Mega-cap AI leaders are trading at premiums that assume near-perfect execution — the forward P/E for the largest AI beneficiaries is roughly 40% above the rest of the US large-cap market — while the ten largest-cap companies now represent an S&P 500 share exceeding dot-com bubble levels. The piece warns that execution risk, energy/grid constraints, complacency around Fed and fiscal/policy developments, and crowded, index-driven positioning create asymmetric downside risk and recommends portfolio risk management in case expectations reset.

Analysis

Market structure is shifting toward a handful of hyperscalers and semiconductor/IP leaders (e.g., NVDA, MSFT, GOOGL, AMZN, META) that capture most AI economic rents; beneficiaries include GPU makers, cloud providers and data‑center infrastructure, while broad small‑cap/financial cyclicals and non‑AI midcaps risk underperforming as index flows concentrate returns.

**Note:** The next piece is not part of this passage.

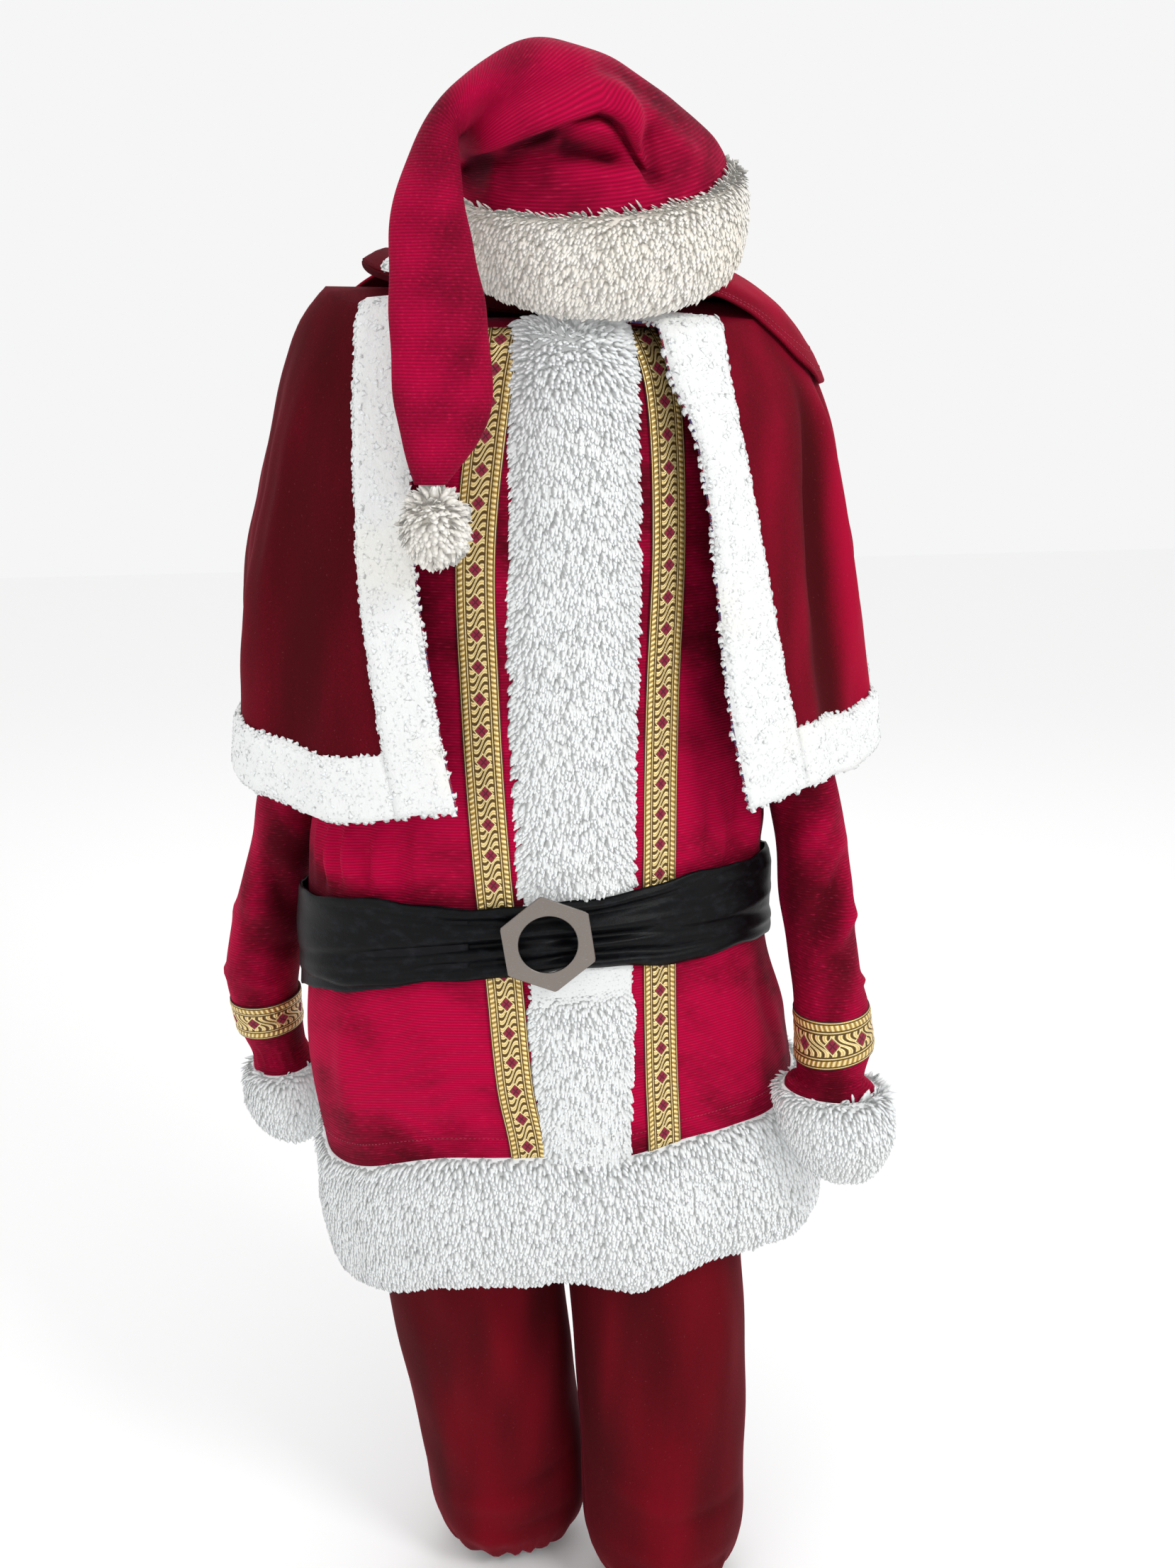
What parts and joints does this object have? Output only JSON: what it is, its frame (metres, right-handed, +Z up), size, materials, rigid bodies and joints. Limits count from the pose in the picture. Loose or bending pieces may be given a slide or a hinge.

The supply/demand imbalance for high‑end GPUs and for incremental grid capacity implies sustained pricing power for semis and power‑capex suppliers for the next 12–36 months, but that pricing rests on the assumption of uninterrupted power build and enterprise adoption. Key tail risks: 1) regulatory/export controls or antitrust actions against dominant AI vendors; 2) grid constraints or local permitting that force data‑center throttling; 3) a Fed policy shock that compresses high multiple growth stocks. Immediate (days) risk is event volatility around earnings and Fed minutes; short term (3–12 months) is de‑rating if adoption or monetization disappoints; long term (1–3 years) depends on persistent TAM capture and infrastructure rollout. Trade implications favor hedged exposure: maintain selective exposure to hardware and power‑infra suppliers while protecting mega‑cap longs with option collars or index put spreads. Relative trades: long semiconductor‑equipment and transmission capex (beneficiaries of both GPU and grid build) vs short concentrated momentum names or a small QQQ/IVV hedge. Timing: deploy hedges before the next two Fed meetings and NVDA/MSFT earnings (next 30–90 days) and add selective longs into any 10–20% drawdown. Contrarian view: the consensus underestimates beneficiaries outside the headline AI names — utilities, transmission equipment, transformer makers and semiconductor equipment (Applied Materials, ABB, Eaton/NextEra) will see multi‑year revenue arcs that are not fully priced. The market may be overpricing perpetual flawless execution; history (Nifty Fifty/dot‑com) suggests a multi‑quarter mean reversion risk when expectations slip, creating opportunities to buy durable hardware and grid plays on corrections while modestly shorting liquidity‑sensitive momentum positions.